- _Given problem_
Write the material out again in full, exactly.

- _Dataset section_
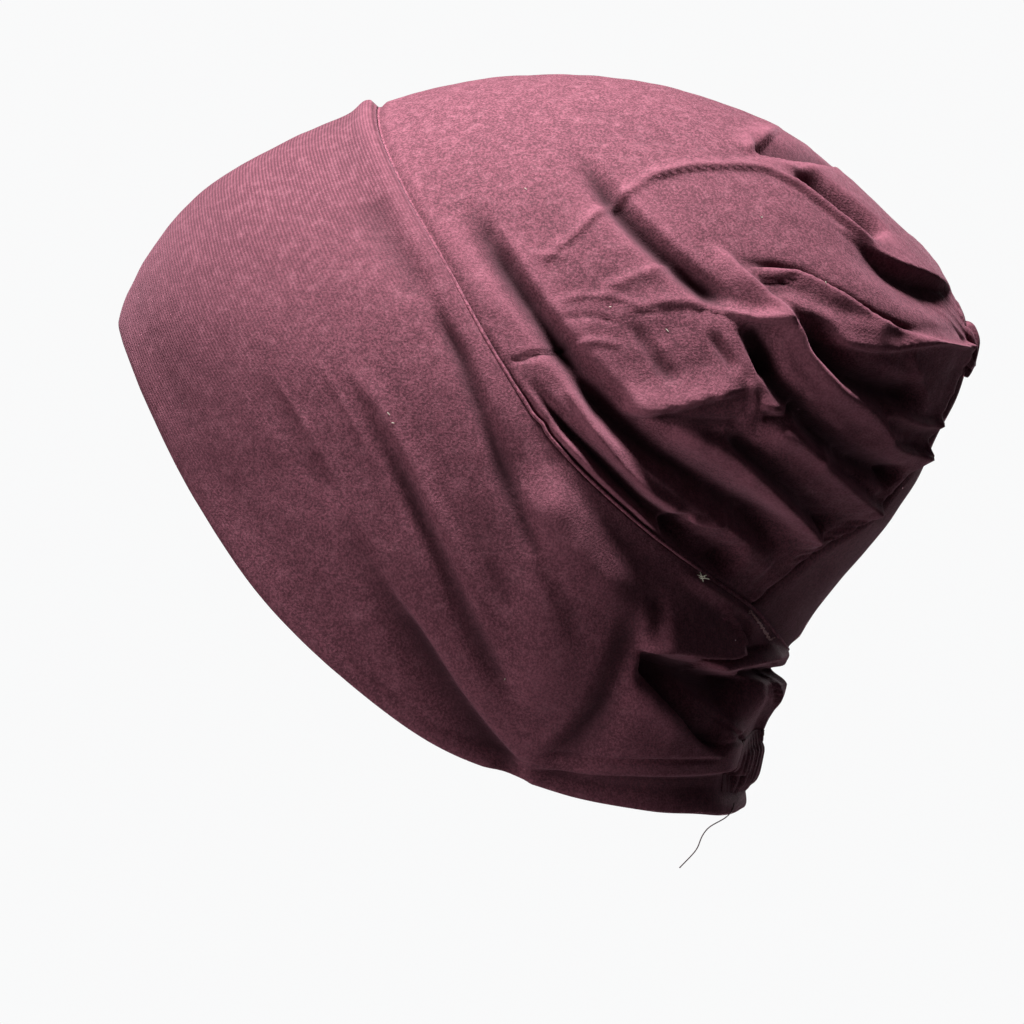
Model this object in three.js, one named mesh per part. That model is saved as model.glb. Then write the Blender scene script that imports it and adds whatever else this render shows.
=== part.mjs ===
import * as THREE from "three";

// A jersey underscarf cap, in millimetres, in the form that it has on a head.
// The face looks along -X and up is +Z. Y = 0 is the middle plane, and the wearer's left is -Y.
// The origin is on the inside of the crown, where the top of the head bears.

// Driving dimensions.
const capLength = 215; // from the forehead to the gathered knot at the back
const capHeight = 184; // from the nape hem to the top
const capWidth = 156; // over the ears
const seatFromForehead = 107; // how far behind the forehead the top of the head bears
const bandWall = 2.2; // the band is two layers of jersey
const crownWall = 1.3; // the crown is one layer
const stripWall = 1.6;
const casingWall = 2.0;
const seamThickness = 1.8; // across the raised seam between band and crown
const sewnGap = 0.35; // clearance between sewn pieces
const hemRoll = 0.7; // how far the folded face hem stands proud
const hemRollWidth = 3.2;
const edgeLift = 1.3; // how far the band's edge stands proud beside the seam
const edgeLiftWidth = 7;
const edgeLiftSpan = 0.35; // over this share of the way from the top to the middle of the back
const foldDepth = 6; // the deepest fold of the crown
const foldWidth = 17; // a usual fold reaches half as far on either side of its line
const foldSeamFade = 8; // folds flatten over this far beside the seam
const foldStripFade = 10; // and over this far beside the back strip
const foldEnd = 0.25; // share of a fold's length over which it begins or ends
const gatherDepth = 1.2; // ripples of the crown along the back strip
const gatherReach = 36; // how far those ripples run into the crown
const gatherCount = 8; // ripples on each side
const knotHeight = 3.2; // the pinched end of the gathers above the strip
const knotRadius = 8;
const stripHalfWidth = 27; // of the back strip at its foot
const casingHeight = 17; // the elastic casing at the nape
const casingHalfWidth = 27;
const casingGap = 1.1; // clearance between the casing and the folds of the band under it
const casingRipple = 0.7;
const casingRim = 2.5; // the ripples flatten over this far inside its edges
const casingRippleCount = 9;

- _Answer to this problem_
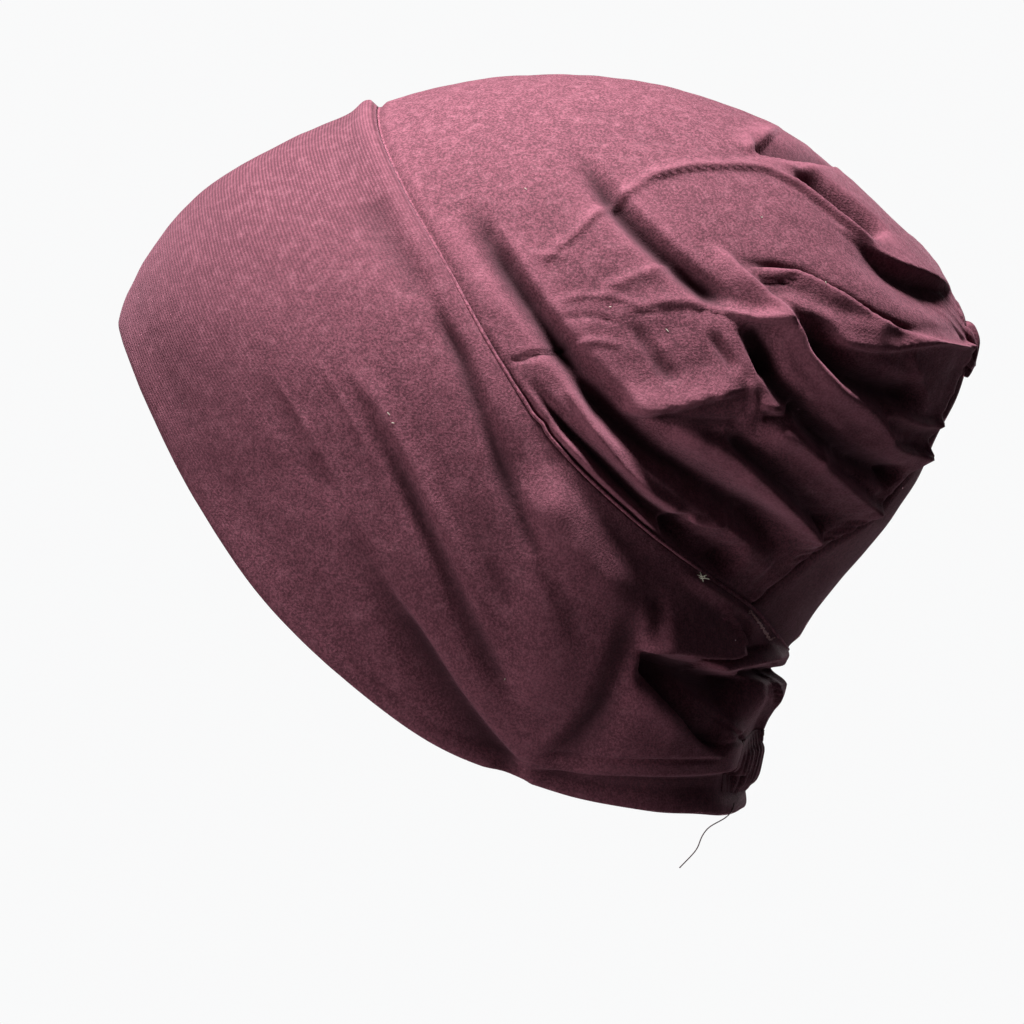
Model this object in three.js, one named mesh per part. That model is saved as model.glb. Then write the Blender scene script that imports it and adds whatever else this render shows.
=== part.mjs ===
import * as THREE from "three";

// A jersey underscarf cap, in millimetres, in the form that it has on a head.
// The face looks along -X and up is +Z. Y = 0 is the middle plane, and the wearer's left is -Y.
// The origin is on the inside of the crown, where the top of the head bears.

// Driving dimensions.
const capLength = 215; // from the forehead to the gathered knot at the back
const capHeight = 184; // from the nape hem to the top
const capWidth = 156; // over the ears
const seatFromForehead = 107; // how far behind the forehead the top of the head bears
const bandWall = 2.2; // the band is two layers of jersey
const crownWall = 1.3; // the crown is one layer
const stripWall = 1.6;
const casingWall = 2.0;
const seamThickness = 1.8; // across the raised seam between band and crown
const sewnGap = 0.35; // clearance between sewn pieces
const hemRoll = 0.7; // how far the folded face hem stands proud
const hemRollWidth = 3.2;
const edgeLift = 1.3; // how far the band's edge stands proud beside the seam
const edgeLiftWidth = 7;
const edgeLiftSpan = 0.35; // over this share of the way from the top to the middle of the back
const foldDepth = 6; // the deepest fold of the crown
const foldWidth = 17; // a usual fold reaches half as far on either side of its line
const foldSeamFade = 8; // folds flatten over this far beside the seam
const foldStripFade = 10; // and over this far beside the back strip
const foldEnd = 0.25; // share of a fold's length over which it begins or ends
const gatherDepth = 1.2; // ripples of the crown along the back strip
const gatherReach = 36; // how far those ripples run into the crown
const gatherCount = 8; // ripples on each side
const knotHeight = 3.2; // the pinched end of the gathers above the strip
const knotRadius = 8;
const stripHalfWidth = 27; // of the back strip at its foot
const casingHeight = 17; // the elastic casing at the nape
const casingHalfWidth = 27;
const casingGap = 1.1; // clearance between the casing and the folds of the band under it
const casingRipple = 0.7;
const casingRim = 2.5; // the ripples flatten over this far inside its edges
const casingRippleCount = 9;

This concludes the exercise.